A Report by Margaret Stafford

Tonight's report is short-we are recovering from an evening of poetry-and much of Victorian poetry has a high moral tone or is a gloomy reflection of how hard life was-all part of Malcolm Grady's plan of course as he gave us an idea of how poetry can enhance the understanding of what the social conditions were like for those elusive ancestors of ours.

We dipped into the Book of Victorian Verse and the Penguin book of poetry of the Romantics and readings ranged from Rowland Edgerton Warburton through Christina Rossetti via Robert Louis Stevenson, Coventry Patmore and Joseph Skipsey.

We went from imagining what it must have been like to experience the explosion of progress as illustrated by images of travel home from school via carriage in the 1840s to the arrival of the train reducing the journey from 2 days to a few hours to looking at poems heavy with underlying messages about life and lust (this is Malcolm after all-he of the sex in south shields fame!) with double entendres for stale currant buns, or the attraction of the serving maid for Arthur Munby (see Diaries of Hannah Cullwick, Victorian Maidservant) and joined the old man described by Wordsworth on his journey to say farewell to his dying son.

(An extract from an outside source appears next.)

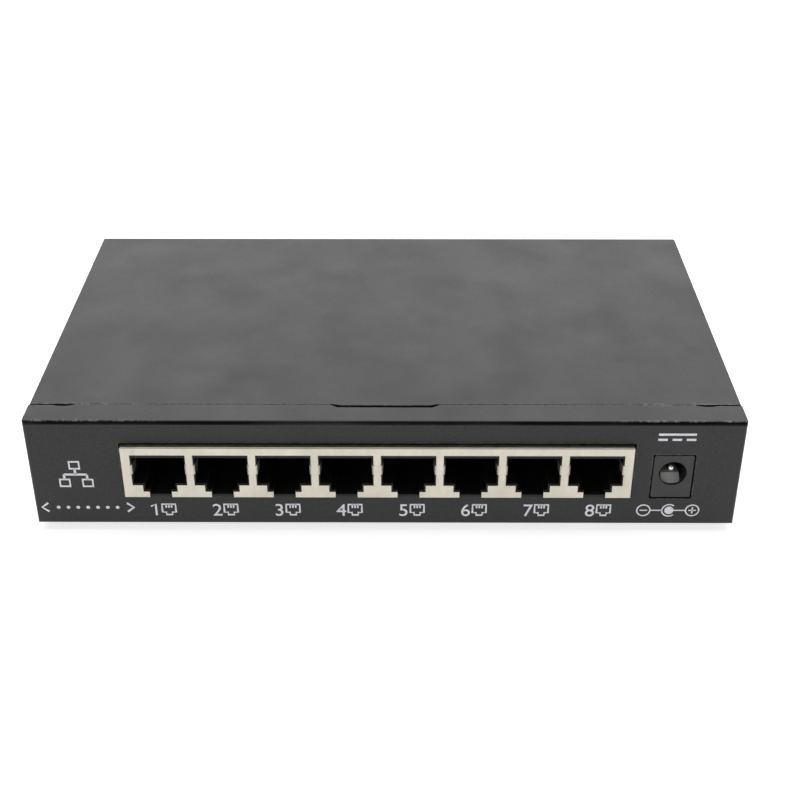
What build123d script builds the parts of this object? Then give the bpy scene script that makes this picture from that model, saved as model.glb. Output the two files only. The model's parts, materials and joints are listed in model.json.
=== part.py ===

We experienced the perils of the sea and the plans to eat "little billee" (Thackeray), we saw the way the Chartist movement could be seen as a threat to government though Ernest Jones' "factory town".

We felt the contrasting emotions of Skipsey's young boy about to start work in the pit and the fear of his parents who knew all too well the dangers therein.

We were uplifted by Stevenson's evocation of childhood-the unfairness of going to bed in day light and getting up by candle light, the problem of manners for children (nothing new under the sun!) and the journey to the land of Nod.

Back to the pain and duty of a loveless marriage from the work of Coventry Patmore, to the supreme sacrifice via the suicide of during the Indian mutiny portrayed by Rossetti.

As usual we came away with a whole new set of options for getting closer to the experiences our ancestors would have had.